U.S. ambassador to the United Nations Susan Rice said that action might have to “go beyond a no-fly zone at this point, as the situation on the ground has evolved, and as a no-fly zone has inherent limitations in terms of protection of civilians at immediate risk.”
French President Nicolas Sarkozy, in a letter to the leaders of the other countries on the 15-nation council, said on Wednesday that: “Together, we can save the martyred people of Libya. It is now a matter of days, if not hours.”
And NATO chief Anders Fogh Rasmussen urged the Security Council to agree a resolution on Thursday, warning that “time is running out.”
But German Foreign Minister Guido Westerwelle, whose country currently sits on the Security Council and is a key NATO member, said on Wednesday “we have no wish to and we cannot take sides in a north African civil war.”
A no-fly zone would amount to military action and ground forces could be needed as a follow up if it failed.

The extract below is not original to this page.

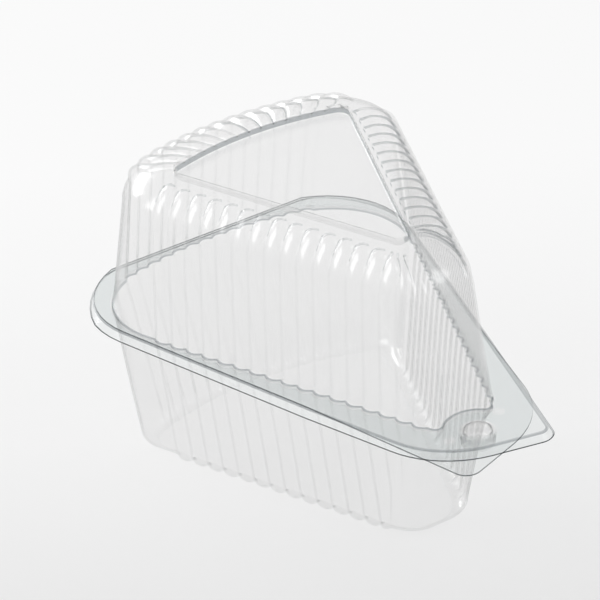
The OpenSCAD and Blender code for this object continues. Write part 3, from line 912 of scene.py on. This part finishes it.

“We do not wish to start down a path which would eventually lead to German soldiers taking part in a war in Libya,” Westerwelle said.
Russian Foreign Minister Sergei Lavrov had requested more information from Arab states on how a no-fly zone would be policed.
China, which like Russia wields a veto on the Security Council, has also expressed reservations about any intervention.
In New York, deputy Libyan UN ambassador Ibrahim Dabbashi warned Wednesday that “in the coming hours we will see a real genocide if the international community does not act quickly.”
Dabbashi, who defected early on from the Gaddafi regime, said “about five” Arab states were ready to help police the no-fly zone if it were adopted.